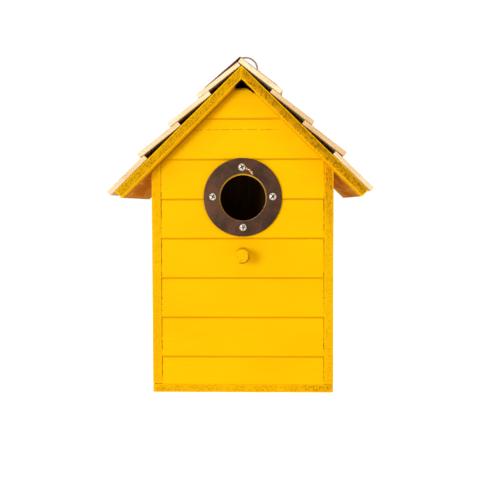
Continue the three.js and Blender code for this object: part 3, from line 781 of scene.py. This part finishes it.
def screw_tree():
    """Pan-head screws with a cross recess, one on each point. Each point's turn attribute
    turns its cross. The head's underside is at the point and the head is along +Z."""
    sizes = ("Head Radius", "Head Height", "Recess Length", "Recess Width", "Recess Depth",
             "Shank Radius", "Shank Length")
    tree, n, given, out = new_geometry_tree("pan_head_screws", {
        "Points": "geometry", **dict.fromkeys(sizes, "float"), "Material": "material"})
    radius, height = given["Head Radius"], given["Head Height"]
    rim = n.times(height, 0.35)
    disc = n.add("GeometryNodeMeshCylinder", {"Vertices": 48, "Side Segments": 3, "Fill Segments": 12,
                                              "Radius": radius, "Depth": rim},
                 fill_type="TRIANGLE_FAN").outputs["Mesh"]
    place = n.add("ShaderNodeSeparateXYZ", {0: n.position()}).outputs
    share = n.math("DIVIDE", n.vector("LENGTH", n.xyz(place["X"], place["Y"])), radius)
    crown = n.math("POWER", n.larger(n.minus(1.0, n.math("POWER", share, 2.6)), 0.0), 0.55)
    on_top = n.math("GREATER_THAN", place["Z"], n.times(rim, 0.45))
    swell = n.times(n.minus(height, rim), crown, on_top)
    head = n.pushed(disc, n.xyz(z=n.plus(swell, n.times(rim, 0.5))))
    size = n.xyz(given["Recess Length"], given["Recess Width"], n.times(given["Recess Depth"], 2.0))
    bars = [n.moved(n.add("GeometryNodeMeshCube", {"Size": size}).outputs["Mesh"], n.xyz(z=height),
                    (0, 0, turn)) for turn in (0, math.pi / 2)]
    cut = n.add("GeometryNodeMeshBoolean", {"Mesh 1": head, "Mesh 2": n.joined(*bars),
                                            "Self Intersection": True},
                operation="DIFFERENCE", solver="EXACT")
    shank = n.add("GeometryNodeMeshCylinder", {"Vertices": 24, "Radius": given["Shank Radius"],
                                               "Depth": given["Shank Length"]}).outputs["Mesh"]
    shank = n.moved(shank, n.xyz(z=n.plus(n.times(given["Shank Length"], -0.5), 0.05 * MM)))
    screw = n.joined(cut.outputs["Mesh"], shank)
    screws = n.laid(given["Points"], screw, n.xyz(z=n.named("turn")))
    n.finish(out, n.real(screws), given["Material"])
    return tree


def shingle_tree():
    """Lays one blank on each point, stretched and turned by the point's attributes, each
    with a stretch of grain of its own and slightly hollow faces."""
    tree, n, given, out = new_geometry_tree("laid_shingles", {
        "Points": "geometry", "Blank": "object", "Hollow": "float", "Hollow Size": "float",
        "Seed": "int", "Material": "material"})
    blank = n.add("GeometryNodeObjectInfo", {"Object": given["Blank"]}).outputs["Geometry"]
    stretch, turn, grain = (n.named(name, "FLOAT_VECTOR") for name in ("stretch", "turn", "grain"))
    laid = n.laid(given["Points"], blank, turn, stretch)
    random = n.add("FunctionNodeRandomValue", {"Seed": given["Seed"]}, data_type="FLOAT")
    chance = next(socket for socket in random.outputs if socket.enabled)
    real = n.real(n.stored(laid, "chance", chance, "FLOAT", "INSTANCE"))
    own_grain = n.vector("ADD", grain, n.scaled((1.7, 0.9, 0.6), n.named("chance")))
    real = n.stored(real, "grain", own_grain, "FLOAT_VECTOR", "POINT")
    wave = n.noise(n.scaled(n.position(), n.math("DIVIDE", 1.0, given["Hollow Size"])), 1.0, 2.0)
    push = n.times(wave, given["Hollow"], -2.0)
    normal = n.add("GeometryNodeInputNormal").outputs[0]
    n.finish(out, n.pushed(real, n.scaled(normal, push)), given["Material"])
    return tree


def wire_tree():
    """A round wire along a curve, slightly kinked by hand."""
    tree, n, given, out = new_geometry_tree("drawn_wire", {
        "Curve": "geometry", "Radius": "float", "Step": "float", "Kink": "float",
        "Material": "material"})
    even = n.add("GeometryNodeResampleCurve", {"Curve": given["Curve"], "Length": given["Step"]},
                 mode="LENGTH").outputs[0]
    wander = n.add("ShaderNodeTexNoise", {"Vector": n.position(), "Scale": 160.0, "Detail": 1.0})
    centred = n.vector("SUBTRACT", wander.outputs["Color"], (0.5, 0.5, 0.5))
    kinked = n.pushed(even, n.scaled(centred, given["Kink"]))
    section = n.add("GeometryNodeCurvePrimitiveCircle", {"Resolution": 20, "Radius": given["Radius"]},
                    mode="RADIUS").outputs["Curve"]
    wire = n.add("GeometryNodeCurveToMesh", {"Curve": kinked, "Profile Curve": section,
                                             "Fill Caps": True}).outputs[0]
    n.finish(out, wire, given["Material"])
    return tree


def add_tree(piece, tree, values):
    """Puts a geometry tree on a piece and sets its named inputs."""
    modifier = piece.modifiers.new("made", "NODES")
    modifier.node_group = tree
    sockets = {item.name: item.identifier for item in tree.interface.items_tree
               if item.item_type == "SOCKET" and item.in_out == "INPUT"}
    for name, value in values.items():
        modifier[sockets[name]] = value


SCREWS = screw_tree()
SHINGLES = shingle_tree()
WIRE = wire_tree()


# ---- floor, walls, boards


def make_floor():
    corners = corners_of("floor_board", X_AXIS, Y_AXIS, Z_AXIS)

    def soak(flat, half, points):
        """Its right end is the most worn."""
        return 1 + 0.9 * np.clip((points[:, 0] - 30 * MM) / (30 * MM), 0, 1)

    mesh = timber_mesh("floor", corners, (56, 40, 5), 3, radius=0.9 * MM, hollow=0.10 * MM, soak=soak)
    floor = link("floor", mesh, PAINT_FLOOR)
    stand_for(floor, "house", "painted_wood", "floor_board")


# how far the side walls pass their solids' ends, to close the joints
WALL_LIFT = 0.5 * MM
WALL_SINK = 0.15 * MM


def make_side_wall(side, sign):
    node = f"{side}_wall"
    corners = corners_of(node, Z_AXIS, Y_AXIS, 4 * sign * X_AXIS)
    for signs in corners:
        reach = -WALL_SINK if signs[0] < 0 else WALL_LIFT
        corners[signs] = corners[signs] + reach * np.array(Z_AXIS)

    def soak(flat, half, points):
        """Paint is thinnest on the right wall's front edge, up under the roof."""
        near_roof = np.clip((points[:, 2] - 105 * MM) / (40 * MM), 0, 1)
        return 1 + (2.4 * near_roof if sign > 0 else 0)

    mesh = timber_mesh(node, corners, (70, 48, 5), 5 + sign, hollow=0.07 * MM, bare=shaded_inner_face,
                       soak=soak)
    wall = link(f"wall_{side}", mesh, PAINT_WALL)
    stand_for(wall, "house", "painted_wood", node)


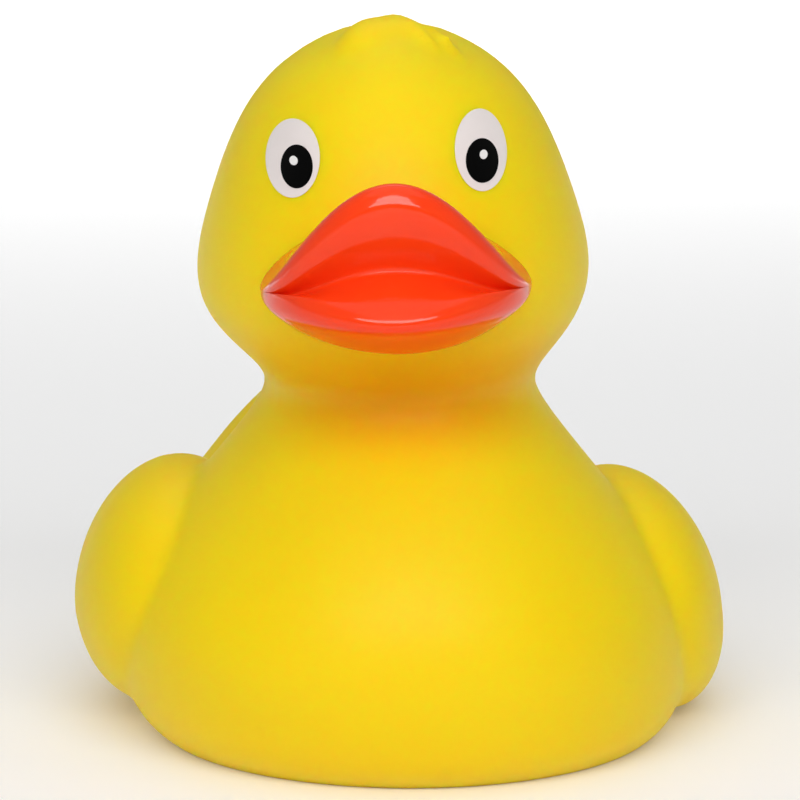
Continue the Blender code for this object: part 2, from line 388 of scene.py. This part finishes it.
def add_cylinder(name, radius, bottom, top):
    """An upright cylinder on the squeaker's axis."""
    bpy.ops.object.select_all(action="DESELECT")
    bpy.ops.mesh.primitive_cylinder_add(
        vertices=ROUND_SIDES, radius=radius * MM, depth=(top - bottom) * MM,
        location=Vector((TO_CENTRE.x, PLUG_Y + TO_CENTRE.y, (top + bottom) / 2)) * MM,
    )
    piece = take_name(name)
    apply_place(piece)
    return piece


def cut_away(piece, cutter):
    apply_modifier(piece, "cut", "BOOLEAN", operation="DIFFERENCE", object=cutter, solver="EXACT")
    bpy.data.objects.remove(cutter, do_unlink=True)


def make_body():
    """The hollow moulding, cut flat underneath and opened for the squeaker."""
    body = make_skin("duck_moulding", 0.0, OUTER_VOXEL, OUTER_ROUNDS)
    edit_all(body)
    bpy.ops.mesh.bisect(plane_co=(0, 0, 0), plane_no=(0, 0, 1), use_fill=True, clear_inner=True)
    bpy.ops.object.mode_set(mode="OBJECT")
    hollow = make_skin("hollow", WALL, INNER_VOXEL, INNER_ROUNDS)
    edit_all(hollow)
    bpy.ops.mesh.flip_normals()
    bpy.ops.object.mode_set(mode="OBJECT")
    body = join_pieces("duck_moulding", [body, hollow])
    hole_top = FLOOR_WALL + CUT_ABOVE
    cut_away(body, add_cylinder("plug_hole", PLUG_RADIUS + PLUG_GAP, CUT_BELOW, hole_top))
    recess = add_cylinder("flange_recess", FLANGE_RADIUS + PLUG_GAP, CUT_BELOW, RECESS_DEPTH)
    cut_away(body, recess)
    activate(body)
    bpy.ops.object.shade_smooth_by_angle(angle=CREASE)
    return body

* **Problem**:
Produce an exact copy of the lines from the one containing "Continue the Blender" through the last line, and of nothing else.

* **Output for this exercise**:
Continue the Blender code for this object: part 2, from line 388 of scene.py. This part finishes it.
def add_cylinder(name, radius, bottom, top):
    """An upright cylinder on the squeaker's axis."""
    bpy.ops.object.select_all(action="DESELECT")
    bpy.ops.mesh.primitive_cylinder_add(
        vertices=ROUND_SIDES, radius=radius * MM, depth=(top - bottom) * MM,
        location=Vector((TO_CENTRE.x, PLUG_Y + TO_CENTRE.y, (top + bottom) / 2)) * MM,
    )
    piece = take_name(name)
    apply_place(piece)
    return piece


def cut_away(piece, cutter):
    apply_modifier(piece, "cut", "BOOLEAN", operation="DIFFERENCE", object=cutter, solver="EXACT")
    bpy.data.objects.remove(cutter, do_unlink=True)


def make_body():
    """The hollow moulding, cut flat underneath and opened for the squeaker."""
    body = make_skin("duck_moulding", 0.0, OUTER_VOXEL, OUTER_ROUNDS)
    edit_all(body)
    bpy.ops.mesh.bisect(plane_co=(0, 0, 0), plane_no=(0, 0, 1), use_fill=True, clear_inner=True)
    bpy.ops.object.mode_set(mode="OBJECT")
    hollow = make_skin("hollow", WALL, INNER_VOXEL, INNER_ROUNDS)
    edit_all(hollow)
    bpy.ops.mesh.flip_normals()
    bpy.ops.object.mode_set(mode="OBJECT")
    body = join_pieces("duck_moulding", [body, hollow])
    hole_top = FLOOR_WALL + CUT_ABOVE
    cut_away(body, add_cylinder("plug_hole", PLUG_RADIUS + PLUG_GAP, CUT_BELOW, hole_top))
    recess = add_cylinder("flange_recess", FLANGE_RADIUS + PLUG_GAP, CUT_BELOW, RECESS_DEPTH)
    cut_away(body, recess)
    activate(body)
    bpy.ops.object.shade_smooth_by_angle(angle=CREASE)
    return body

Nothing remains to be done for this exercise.